‘El lechero’ in San Miguel de Allende, Mexico, August 1962. Photo by Michael James from his forthcoming book, Michael Gaylord James’ Pictures from the Long Haul. |
Pictures from the Long Haul:
‘El lechero‘ in San Miguel, 1962
We arrive early and watch people setting up and selling their produce and wares. There are a few vaqueros stumbling up a cobblestone street… I shoot an image of a lechero making his delivery rounds, a container of milk on his back.
By Michael James | The Rag Blog | August 21, 2013
[In this series, Michael James is sharing images from his rich past, accompanied by reflections about — and inspired by — those images. This photo will be included in his forthcoming book, Michael Gaylord James’ Pictures from the Long Haul.]
I’m riding in the back seat of a 1957 Plymouth, heading to Acapulco on a weekend adventure.
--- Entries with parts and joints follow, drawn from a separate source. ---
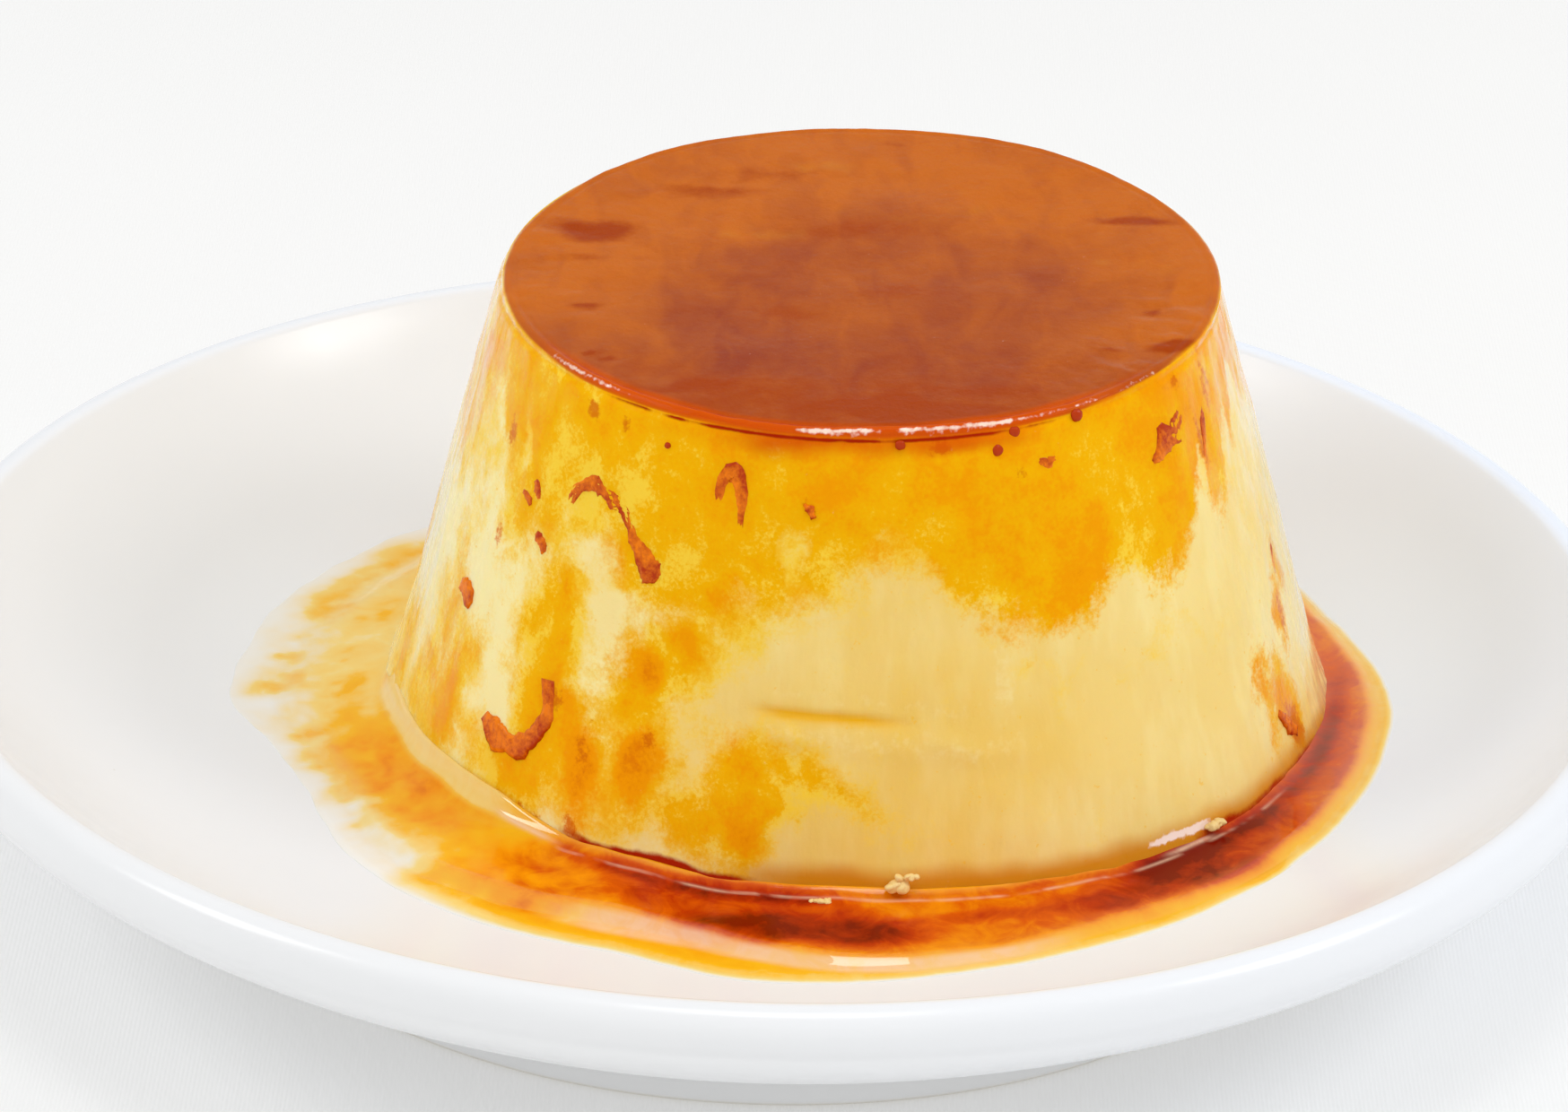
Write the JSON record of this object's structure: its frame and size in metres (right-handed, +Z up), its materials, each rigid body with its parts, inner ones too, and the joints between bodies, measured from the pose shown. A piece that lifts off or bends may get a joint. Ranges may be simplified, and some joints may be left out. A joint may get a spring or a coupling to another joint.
{
  "type": "creme caramel flan on a plate",
  "caption": "Creme caramel flan turned out of its mould onto a round white coupe plate, standing in a pool of caramel sauce.",
  "frame": {"origin": "the middle of the plate's foot ring, on the table", "axes": "+Z up along the plate's axis; front is -Y, the side where the pool of caramel is widest"},
  "size_m": [0.1436, 0.1436, 0.0491],
  "materials": {
    "porcelain": "glossy white glaze",
    "custard": "baked custard, wet and smooth, with a caramel coloured top",
    "caramel": "clear liquid caramel, glossy"
  },
  "bodies": {
    "root": {"plate": "porcelain", "custard": "custard", "caramel_sauce": "caramel"}
  },
  "joints": []
}
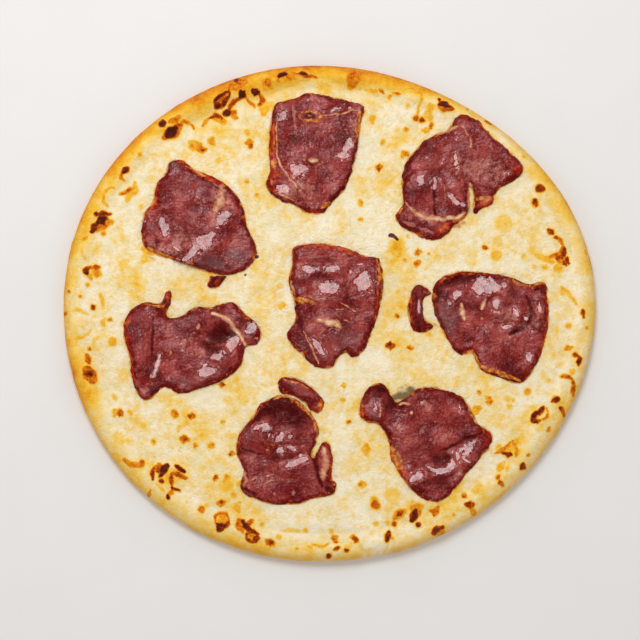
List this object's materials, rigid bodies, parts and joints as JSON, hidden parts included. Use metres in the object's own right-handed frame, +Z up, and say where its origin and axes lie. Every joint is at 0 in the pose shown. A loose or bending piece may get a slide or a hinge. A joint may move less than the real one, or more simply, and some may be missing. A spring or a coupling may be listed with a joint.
{
  "type": "pastirma pizza",
  "caption": "Round thin pizza with a puffed, browned rim, a cover of melted cheese and large curled slices of cured beef lying on it.",
  "frame": {"origin": "middle of the pizza's outline box, on the table under its flat bottom", "axes": "+Z up, X along the longer way across, +Y towards the edge that is at the top of the picture"},
  "size_m": [0.3204, 0.3034, 0.0125],
  "materials": {
    "crust": "baked dough, golden with dark brown blisters, matt",
    "cheese": "melted cheese, cream with yellow and browned spots, soft sheen",
    "cured_beef": "oily cured beef, dark red with fat streaks and sharp highlights"
  },
  "bodies": {
    "root": {"crust": "crust", "cheese": "cheese", "slice_north_west": "cured_beef", "slice_north": "cured_beef", "slice_north_east": "cured_beef", "slice_west": "cured_beef", "slice_middle": "cured_beef", "slice_east": "cured_beef", "slice_south": "cured_beef", "slice_south_east": "cured_beef", "curl_east": "cured_beef", "curl_south": "cured_beef", "scrap_west": "cured_beef"}
  },
  "joints": []
}
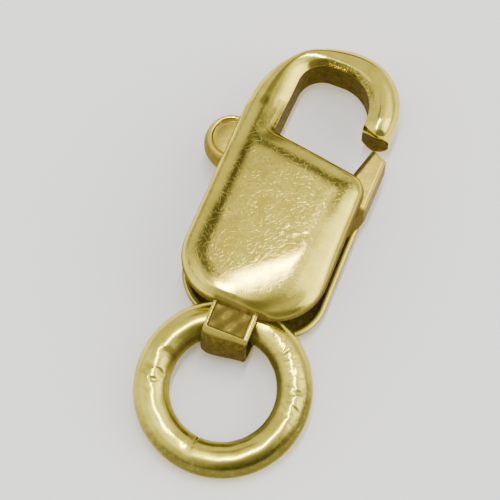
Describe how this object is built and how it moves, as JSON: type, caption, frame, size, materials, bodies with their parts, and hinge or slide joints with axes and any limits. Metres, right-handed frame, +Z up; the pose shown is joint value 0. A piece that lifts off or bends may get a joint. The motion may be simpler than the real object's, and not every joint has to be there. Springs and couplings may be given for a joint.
{
  "type": "lobster claw clasp",
  "caption": "Lobster-claw bracelet clasp in polished yellow gold, with a hollow case, solid hook, sprung gate with thumb tab, and a soldered jump ring in its tail strip.",
  "frame": {"origin": "middle of the underside of the whole object as it lies on its back, on the ground plane", "axes": "+Y along the clasp from the jump ring to the hook, +X towards the gate, +Z up through the case's thickness"},
  "size_m": [0.0074, 0.0164, 0.003],
  "materials": {
    "case_gold": "polished yellow gold with fine wear scratches on the flats",
    "lever_gold": "satin yellow gold, polished on the edges",
    "ring_gold": "polished yellow gold wire with plier marks"
  },
  "bodies": {
    "case": {"clasp_body": "case_gold", "pivot_pin": "case_gold"},
    "lever": {"lever": "lever_gold"},
    "ring": {"jump_ring": "ring_gold"}
  },
  "joints": [
    {"name": "lever_hinge", "type": "hinge", "parent": "case", "child": "lever", "pos_m": [0.00109, -0.00011, 0.0015], "axis": [0, 0, 1], "range_deg": [0, 22], "stiffness_Nm_per_rad": 0.0001, "springref_deg": -11.46},
    {"name": "ring_swing", "type": "hinge", "parent": "case", "child": "ring", "pos_m": [0.00052, -0.00261, 0.00145], "axis": [-1, 0, 0], "range_deg": [-4, 34]}
  ]
}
Cliffs on the mountainside act as pages in the “People’s Book,” catching my attention. Giant messages say: “¡Capitalismo No! ¡Comunismo Si! ¡Viva Castro!” I heard in one of my anthropology classes about leftist guerillas controlling portions of Guerrero, the state we’re riding in.
The car belongs to the Delamarter twins out of Michigan, Larry and Lou. Also on the ride are Bob Marks and a guy named Zeke from Long Island. I credit these four with introducing me to the wilder side of new things I experienced in Mexico.
In Acapulco there’s drinking at a back-street cantina where a little pimp, speaking a few words in five languages, introduces a parade of women. There is a party on a docked sailboat, where the Jamaican captain is very rude to the women he’s invited.
On a more wholesome adventure, we head south of Acapulco to a non-tourist beach, for a great swim in the Pacific. Older women sit on an old boat. A campesino couple is walking the beach. An old man is asleep in a hammacca.
I see Afro-Mexican kids, reflecting the slave economy of earlier times. Years later I will learn the extent to which African slaves were brought to Mexico and Central and South America. And later I will also learn that Mexico abolished slavery in 1829, long before it was abolished in the USA.
Early Sunday morning in Acapulco, at dawn, I’m awakened from a short night’s sleep by the barking of dogs, followed by the earth rumbling and the building shaking. Whoa! It’s short and then it’s over: my first earthquake.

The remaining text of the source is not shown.